How do the records below read from their first line through the line containing "# foot, Y from"? Write those lines out exactly.

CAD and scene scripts

┌──

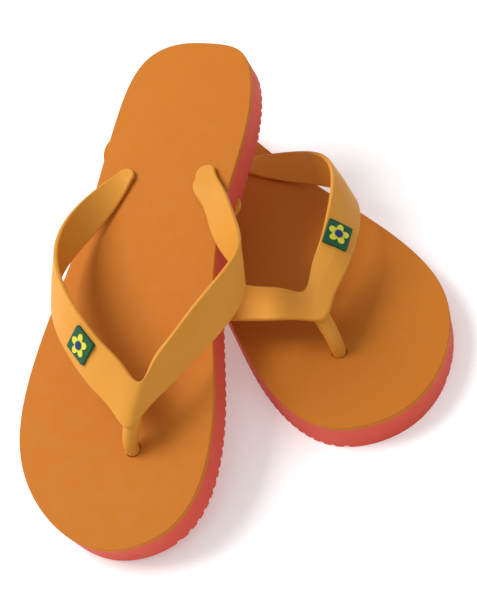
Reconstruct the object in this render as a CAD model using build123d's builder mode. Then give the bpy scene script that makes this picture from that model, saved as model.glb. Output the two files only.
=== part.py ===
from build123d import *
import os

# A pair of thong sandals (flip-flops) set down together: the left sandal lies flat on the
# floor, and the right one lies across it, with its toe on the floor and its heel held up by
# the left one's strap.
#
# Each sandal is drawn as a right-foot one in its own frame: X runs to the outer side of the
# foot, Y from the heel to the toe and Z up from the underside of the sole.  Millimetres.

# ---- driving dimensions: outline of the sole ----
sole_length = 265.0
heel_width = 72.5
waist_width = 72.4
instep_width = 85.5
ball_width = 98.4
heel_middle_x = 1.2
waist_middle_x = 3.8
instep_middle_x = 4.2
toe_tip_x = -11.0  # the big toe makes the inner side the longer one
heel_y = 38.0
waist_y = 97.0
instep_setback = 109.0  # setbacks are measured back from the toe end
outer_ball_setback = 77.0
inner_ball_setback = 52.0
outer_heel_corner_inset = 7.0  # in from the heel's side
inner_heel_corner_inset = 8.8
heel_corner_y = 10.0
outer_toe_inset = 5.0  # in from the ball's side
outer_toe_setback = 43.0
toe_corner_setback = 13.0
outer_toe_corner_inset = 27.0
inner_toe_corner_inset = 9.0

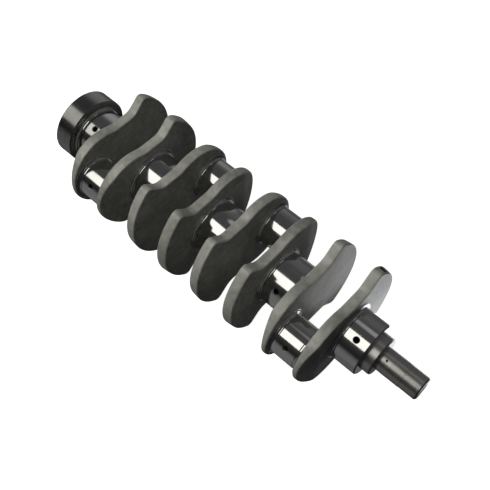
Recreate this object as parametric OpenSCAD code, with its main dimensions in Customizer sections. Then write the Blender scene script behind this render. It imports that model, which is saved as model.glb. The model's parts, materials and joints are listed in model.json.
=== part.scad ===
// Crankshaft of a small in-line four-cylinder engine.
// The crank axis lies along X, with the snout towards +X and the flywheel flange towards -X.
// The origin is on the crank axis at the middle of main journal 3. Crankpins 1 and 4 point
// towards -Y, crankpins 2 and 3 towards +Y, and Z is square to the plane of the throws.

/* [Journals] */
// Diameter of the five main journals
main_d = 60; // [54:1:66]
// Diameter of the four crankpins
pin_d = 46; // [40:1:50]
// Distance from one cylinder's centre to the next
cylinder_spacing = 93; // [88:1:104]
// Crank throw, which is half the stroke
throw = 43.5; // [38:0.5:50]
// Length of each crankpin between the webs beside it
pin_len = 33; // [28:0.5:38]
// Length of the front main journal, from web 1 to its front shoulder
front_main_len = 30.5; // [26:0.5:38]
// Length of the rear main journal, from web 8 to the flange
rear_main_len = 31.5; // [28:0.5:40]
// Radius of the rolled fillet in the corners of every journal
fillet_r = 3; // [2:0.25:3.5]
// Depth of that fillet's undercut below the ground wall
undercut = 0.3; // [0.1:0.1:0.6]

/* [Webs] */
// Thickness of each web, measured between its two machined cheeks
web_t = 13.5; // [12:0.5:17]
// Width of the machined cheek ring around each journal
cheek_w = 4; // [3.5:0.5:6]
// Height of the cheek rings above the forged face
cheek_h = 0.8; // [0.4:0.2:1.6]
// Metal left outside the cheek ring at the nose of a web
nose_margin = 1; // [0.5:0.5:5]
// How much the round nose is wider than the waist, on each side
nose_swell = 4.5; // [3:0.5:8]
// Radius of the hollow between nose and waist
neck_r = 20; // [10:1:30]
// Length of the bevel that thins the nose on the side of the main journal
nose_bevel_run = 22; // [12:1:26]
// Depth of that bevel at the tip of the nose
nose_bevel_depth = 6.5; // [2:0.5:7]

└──

> _TASK ANSWER_
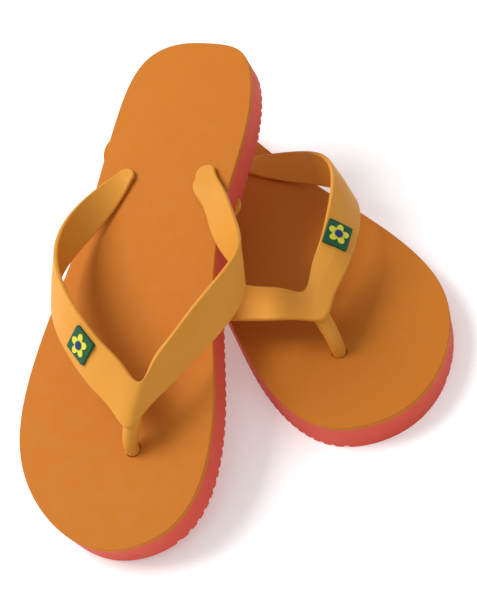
Reconstruct the object in this render as a CAD model using build123d's builder mode. Then give the bpy scene script that makes this picture from that model, saved as model.glb. Output the two files only.
=== part.py ===
from build123d import *
import os

# A pair of thong sandals (flip-flops) set down together: the left sandal lies flat on the
# floor, and the right one lies across it, with its toe on the floor and its heel held up by
# the left one's strap.
#
# Each sandal is drawn as a right-foot one in its own frame: X runs to the outer side of the
# foot, Y from the heel to the toe and Z up from the underside of the sole.  Millimetres.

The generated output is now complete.